Словно выгадав момент, мир вновь пошел рябью, утягивая его обратно, в прошлое, и почему-то сейчас он понял, что не только его, а общее для всех них.
17
Время и день —
Сегель
Я никогда не был в таком богатом месте. Я поймал себя на том, что глазею по сторонам, пытаясь разглядеть хоть что-то в свете тусклого «светлячка», которого создал Огюст. Умное существо само знало, куда лететь, и что подсвечивать.
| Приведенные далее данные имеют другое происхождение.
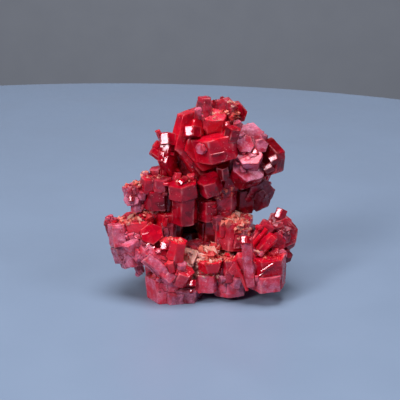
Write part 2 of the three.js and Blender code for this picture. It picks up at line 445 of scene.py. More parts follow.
    def mosaic(self, rng: np.random.Generator, inner: np.ndarray) -> np.ndarray:
        """Shift of each point by the small facet it belongs to, which is that of the nearest of scattered seeds:
        the facet's own shift plus its slope times the distance from its seed.

        Args:
            rng: random source.
            inner: points of shape (count, 3).

        Returns:
            Shifts of the same shape.
        """
        relief = RELIEFS[self.crystal.skin]
        radius, half = self.crystal.radius, self.crystal.length / 2
        area = 5.2 * radius**2 + 12 * radius * half
        seeds = int(np.clip(area / relief.mosaic**2, 6, 500))
        chosen = inner[rng.integers(len(inner), size=seeds)] + rng.normal(0, 0.1, (seeds, 3))
        square = (inner**2).sum(-1)[:, None] - 2 * inner @ chosen.T + (chosen**2).sum(-1)
        nearest = square.argmin(-1)
        normals = rng.normal(size=(seeds, 3, 3)) * relief.mosaic_tilt * 0.5
        own = rng.normal(size=(seeds, 3)) * relief.mosaic * relief.mosaic_tilt * 0.3
        return own[nearest] + np.einsum("nij,nj->ni", normals[nearest], inner - chosen[nearest])

    def build(self) -> Surface:
        """The closed surface with its relief, in the layout.

        A point on the section is pulled in where the sum of high powers of its distances to the six sides passes
        1, which rounds the corners. The relief moves sides outwards and end faces along the axis, and a slow
        ripple keeps every face slightly out of true.

        Returns:
            The surface, with the layers tint, frost, edge and local.
        """
        crystal, relief = self.crystal, RELIEFS[self.crystal.skin]
        rng = np.random.default_rng(self.seed)
        outline, side, offset = self.section()
        scale, up = self.profile()
        half = crystal.length / 2
        share = (up + half) / crystal.length

        wear = Ripple(rng, 1.1)
        rounds = np.broadcast_to(outline, (len(up), *outline.shape))
        levels = np.broadcast_to(up[:, None, None], (len(up), len(side), 1))
        where = np.concatenate([rounds, levels], -1)
        worn = 1 + 1.5 * np.clip(wear(where) - 0.4, 0, 2)
        sharpness = 0.693 * crystal.radius / (0.268 * self.bevel) / worn
        nearness = np.clip(outline @ (SIDE_NORMALS / crystal.reach()[:, None]).T, 1e-3, None)
        rounding = (nearness[None] ** sharpness[..., None]).sum(-1) ** (-1 / sharpness)

        taper = 1 + (crystal.taper - 1) * share
        flat = outline[None] * (scale * taper)[:, None, None] * rounding[..., None]
        lower = self.cap_relief(rng, flat)
        upper = self.cap_relief(rng, flat)
        outwards = self.side_relief(rng, side, offset, up) * scale[:, None] ** 6
        flat = flat + outwards[..., None] * SIDE_NORMALS[side][None]
        height = up[:, None] + upper * (share**4)[:, None] - lower * ((1 - share) ** 4)[:, None]
        grid = np.concatenate([flat, height[..., None]], -1)

        slow = [Ripple(rng, 2.6) for _ in range(3)]
        sway = 0.006 if crystal.skin is Skin.MIRROR else 0.025
        inner = np.vstack([[[0, 0, height[0].mean()]], grid.reshape(-1, 3), [[0, 0, height[-1].mean()]]])
        moved = inner + sway * np.stack([r(inner) for r in slow], -1) + self.mosaic(rng, inner)

        points = np.array(crystal.at) + moved @ crystal.frame()

        # The edge layer marks corners and rims for a painted highlight in a paler colour.
        top_two = np.sort(nearness, -1)[:, -2]
        corner = np.clip((top_two - 0.8) / 0.2, 0, 1)[None] * scale[:, None] ** 4
        rim = np.clip((scale - 0.82) / 0.18, 0, 1) * np.clip((abs(up) / half - 0.8) / 0.2, 0, 1)
        edge = np.clip(np.maximum(corner, rim[:, None]), 0, 1) ** 3
        edge = np.concatenate([[0], edge.ravel(), [0]])
        quads, triangles = tube_faces(len(up), len(side))
        count = len(points)
        # Pale, dull colour: partly pitting, partly a painted sheen; on a capped crystal only at its upper end.
        frosted = np.full(count, relief.frost_and_sheen)
        if crystal.skin is Skin.CAPPED:
            upper_end = np.clip((up / half - 0.9) / 0.08, 0, 1)
            frosted *= np.concatenate([[0], np.repeat(upper_end, len(side)), [1]])
        layers = {
            "tint": np.full(count, crystal.tint) + 0.06 * rng.normal(),
            "frost_and_sheen": frosted,
            "edge": edge,
            "local": moved,
        }
        return Surface(points, quads, triangles, layers)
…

Но даже с такой нехваткой света я видел богатую отделку мрамором, видно, доставленным все теми же мастерами, что, по слухам, помогали основателю города — таких пород в городе не водилось, увы.
Конечно, почетно оказаться здесь, а для меня — невысокого щуплого паренька — все окружающее казалось вообще огромным! Если бы не наша задача, пресекающая запал исследователя на корню, я бы не удержался, и обошел весь замок.
Покои наместника и его семьи занимали целое крыло. Поначалу я об этом не подумал, но вскоре нам пришлось разделиться. Комнат было пять, в которые уместились все отпрыски семьи Трейвас. Ещё приказали захватить и гостевые комнаты — убить посланцев короля, чтобы весть о перевороте шла как можно дольше. Это требование уже обрушилось на нас после прибытия в Замок. Диор, смачно выругавшись, и проклиная вслух всех, кто сделал нам этот заказ, конечно, отказаться уже не мог. Служанка это все встретила с надменным спокойствием, и пообещала, что если Диор так хочет кары, то «Полуночники» пойдут первыми на божественную плаху.
Что ж, крыть было нечем.
Так, постепенно, мы разделялись. Диор свернул в комнату с главами семейства, а затем уже и мы разделились. Я взял на себя последнюю дверь.
Комната была сравнительно небольшая, на двоих. Большой мягкий ковер застилает всю комнату — нам же лучше, шаги приглушит! — а стену меж двух больших арочных окон, откуда сейчас лился ровный серебристый свет, прикрывала картина, где был изображен неизвестный мне ранее... город? Нет, не очень похоже. Какая-то странная местность в песочных тонах. Каменные дорожки, высокие колонны, поросшие пожухлой растительностью золотистого оттенка. Там, вдалеке, стоит мужчина, протягивая руку к зрителю, но взгляд его прикован к просящему, протягивающего ему меч из черного металла.
В искусствах, правда, я был плох, чтобы узнать, чьей руки эта картина, или узнать участников полотна.
По обе стороны стояли кровати, а я слышал тихое дыхание. Сиола прошла вперед, огибая меня. Её рука с отравленным кинжалом чуть подрагивала. Она двинулась к левой кровати, а я — к правой. Нож тоже был у меня в руках, и я лишний раз поправил ворот, чтобы он тщательно прикрыл моё лицо.
С содроганием я двинулся вперед. Совсем юный мальчишка! Он лежал, казалось, неподвижно, едва-едва дыша через приоткрытый рот. Чуть старше Элизы... по спине пробежал холодок, а от одной мысли, что кто-то мог бы вот так прийти, и убить её, меня охватывало отчаяние.
Вот уж не ожидал от себя такой малодушности.
Сердце только болезненно сжалось. Я поднял над головой клинок. Один удар... просто одно движение. Точное, быстрое и все кончится. Ты отвернешься. Может, стремительно расслабленное лицо юнца тебе будет сниться потом в кошмарах, когда ты внезапно почувствуешь вкус выпивки, или будешь заливать ей тяжелую жизнь за пределами Гротенберга, но сейчас... сейчас ты должен сделать одно движение.
Опустить чертов клинок!
Юнец распахнул глаза — понимающие, и напуганные, и я рефлекторно пережал его рот ладонью, чтобы он ничего не закричал. Его серын глаза метались, в попытке, видимо, разглядеть черты лица в этом полумраке.